Transforming a punishment-based justice system to one based on healing

Fifty Quakers and a few friends of the Friends spent most of a Saturday discussing prison conditions, prison ministry, prison policies, and other matters at the All New Hampshire Gathering of Friends, held at Wesley United Methodist Church in Concord on January 19, 2013.  

After a period of silent worship, the program began with remarks from Jamie Bissonnette-Lewy, coordinator of AFSC’s New England Healing Justice Program, and Margaret Hawthorn, a member of Monadnock Quaker Meeting.   Jamie opened with a prayer for peace and help in healing, spoken in the Abenaki language.

Jamie reminded attenders of something they already knew or suspected: that the USA has the largest prison population in the world and that most of the prisoners are people of color.   From a series of conversations she convened with representatives of African American and Aboriginal communities which have survived centuries of inter-generational trauma, and with Quaker groups that had wrestled for years with how to transform a punishment and torture-based system to one which would promote healing, she said she has learned that we can heal or we can punish but we cannot do both.  

“In order to do make this change,” she said, “we had to think a little differently. First we understood that crime was essentially harm, and, in addressing harm first we needed to heal and secondly—a very hard truth given the structure of our society—punishment did not advance healing, but accountability and responsibility did.”

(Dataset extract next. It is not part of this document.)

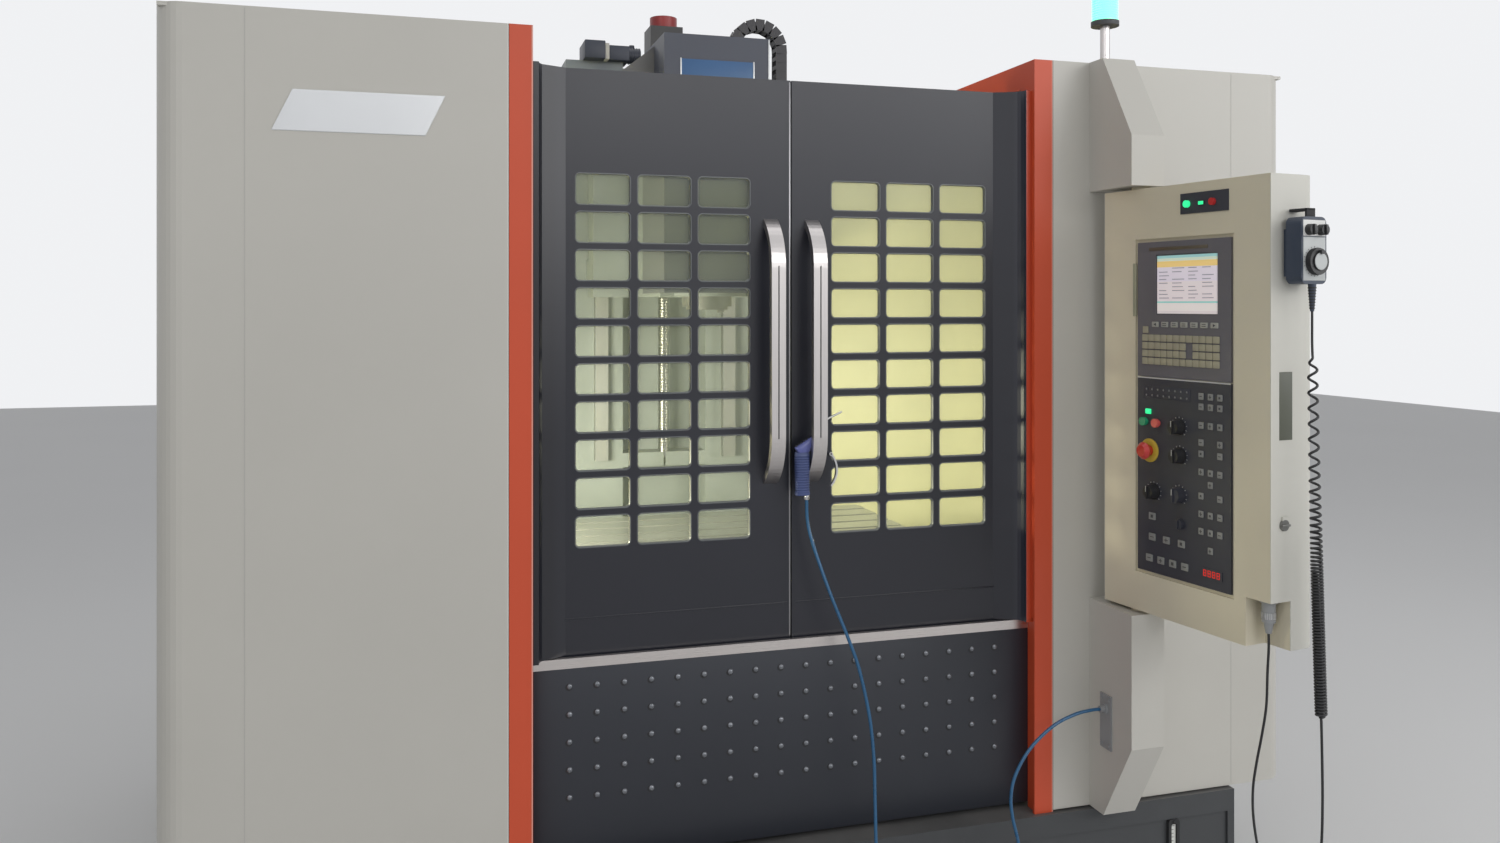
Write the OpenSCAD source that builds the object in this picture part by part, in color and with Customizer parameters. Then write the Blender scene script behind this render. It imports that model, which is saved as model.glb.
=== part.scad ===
// Vertical machining centre with a sheet metal enclosure, two sliding doors,
// a swivelling control pendant and a hand-wheel on a curly lead. Millimetres, +Z up.
// Y runs from the operator's side into the machine; Y = 0 of the drawing is the front face.

/* [Enclosure] */
// Overall width of the enclosure
enc_w = 2700; // [2620:10:2900]
// Depth of the enclosure behind its front face
enc_d = 1660; // [1640:10:1760]
// Lower edge of the front panels above the floor
skirt_z = 300; // [285:5:330]
// Height of the front panels
front_h = 1848; // [1800:4:1920]
// Sheet thickness of the front panels
sheet_t = 8; // [5:0.5:10]
// Depth of the folded return at the outer edges
return_d = 118; // [112:2:140]
// Radius of the outer edges
edge_r = 55; // [20:5:80]
// Width of the orange trims beside the doors
trim_w = 51; // [35:1:70]
// Width between the trims
opening_w = 1214; // [1200:2:1240]
// How far the trims hang below the front panels
trim_drop = 5; // [0:1:10]
// Depth of the trim's side plate above the doors
trim_d = 430; // [300:10:520]
// Thickness of the side walls
wall_t = 20; // [12:1:30]

/* [Doors] */
// Recess of the doors behind the front face
door_y = 66; // [60:1:70]
// Thickness of a door
door_t = 30; // [24:1:34]
// Bottom edge of the doors above the floor
door_z = 753; // [750:1:756]
// Height of the doors
door_h = 1321; // [1300:1:1330]
// Gap between a door's meeting edge and the middle
door_gap = 1.5; // [1:0.5:4]
// Window openings side by side
win_cols = 3; // [2:1:4]
// Window openings one above the other
win_rows = 10; // [8:1:11]
// Width of one window opening
win_w = 123.5; // [100:0.5:126]
// Height of one window opening
win_h = 69; // [56:1:72]
// Bar between openings side by side
win_bar_x = 17.6; // [14:0.2:24]
// Bar between openings one above the other
win_bar_z = 16.4; // [12:0.2:20]
// Corner radius of an opening
win_r = 10; // [4:1:18]
// Distance from the middle to the first opening
win_x = 101.5; // [96:0.5:110]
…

She outlined six principles or “indicators” that approaches could be labeled “healing justice:”

  1. Implementing the principles of responsibility, mutuality and love.
  2. Repairing harm at all levels: personal, communal, governmental and international.
  3. Creating ability to care for yourself, your family and all your relations by providing protection from immediate danger, and by providing sustained emotional, physical and economic support.
  4. Supportive of being able to lead our lives “in a good way.”
  5. Building the right and mechanisms of self-determination to transform pain and anger into empowerment and action.
  6. Building the access to the mechanisms to hold community and governmental entities to these same principles and actions when they cause harm.

These concepts may seem rather straightforward on paper, but Friends realized they are challenging to actually put into practice.

Jamie also spoke about the difference between “forgiveness of the person who did the harm” and “forgiveness that the harm happened at all,” and suggested that the latter is more important. 

Margaret’s remarks centered on her “permanent relationship” with Roody Fleuraguste, the man who killed her daughter, Molly Hawthorn-MacDougall, nearly three years ago.  “From the outset I have known hatred would destroy me, and the best way I can avoid it is by experiencing humanity in the one I would choose to hate,” Margaret said, as she described her feelings observing her daughter’s killer in the courtroom on the day he was sentenced to 40 years in prison after a plea bargain deal that called off a public trial in which he would have been confronted with the evidence of his crime.   This was challenging on a different level.  

“I’m not saying I want him in my everyday life,” Margaret said.  “But I have a need to know him, to work through in my own heart and mind his humanness.” 

Margaret hopes for a miracle of transformation that can come from love.  “The act of loving can be overwhelming,” she said.  “Can I love the oppressed - truly care about them - and go on living a life in which my needs are abundantly met? Can I love one who emerged from that oppressed world to take my daughter’s life?”

With that question hanging in the air, Friends reflected silently before exchanging questions and ideas with Jamie and Margaret, then proceeding with several short break-out sessions.   The largest group shared experiences in jails and prisons as volunteers, teachers, visitors, and chaplains.  Another group met with Jamie for a “Building a Community of Learning on Healing Justice” workshop.  A third met with Rep. Patricia Higgins and Arnie Alpert to review current policy issues, including death penalty repeal, prison privatization, and sentencing reform.  Children met with Marian Baker for an encounter with the legacy of Elizabeth Fry, a Quaker who led prison reform efforts in 19th century England.   

The day concluded with remarks from the Rev. Beth Richeson, chaplain at the NH State Prison for Women; Nancy Shippen, New England coordinator for the Alternatives to Violence Program; and Chris Dornin, founder of Citizens for Criminal Justice Reform.    Beth said her ministry is about healing “in a place that’s not.”  Nancy spoke of the importance of visiting and volunteering in prisons, and suggested a list of books to help prepare oneself, starting with Michelle Alexander’s The New Jim Crow: Mass Incarceration in the Era of Colorblindness.  Chris described the importance of getting involved in public policy.  

“Whatever justice is,” said Beth, “it has to include the healing of victims, offenders, and their community.”  That summed up the day pretty well.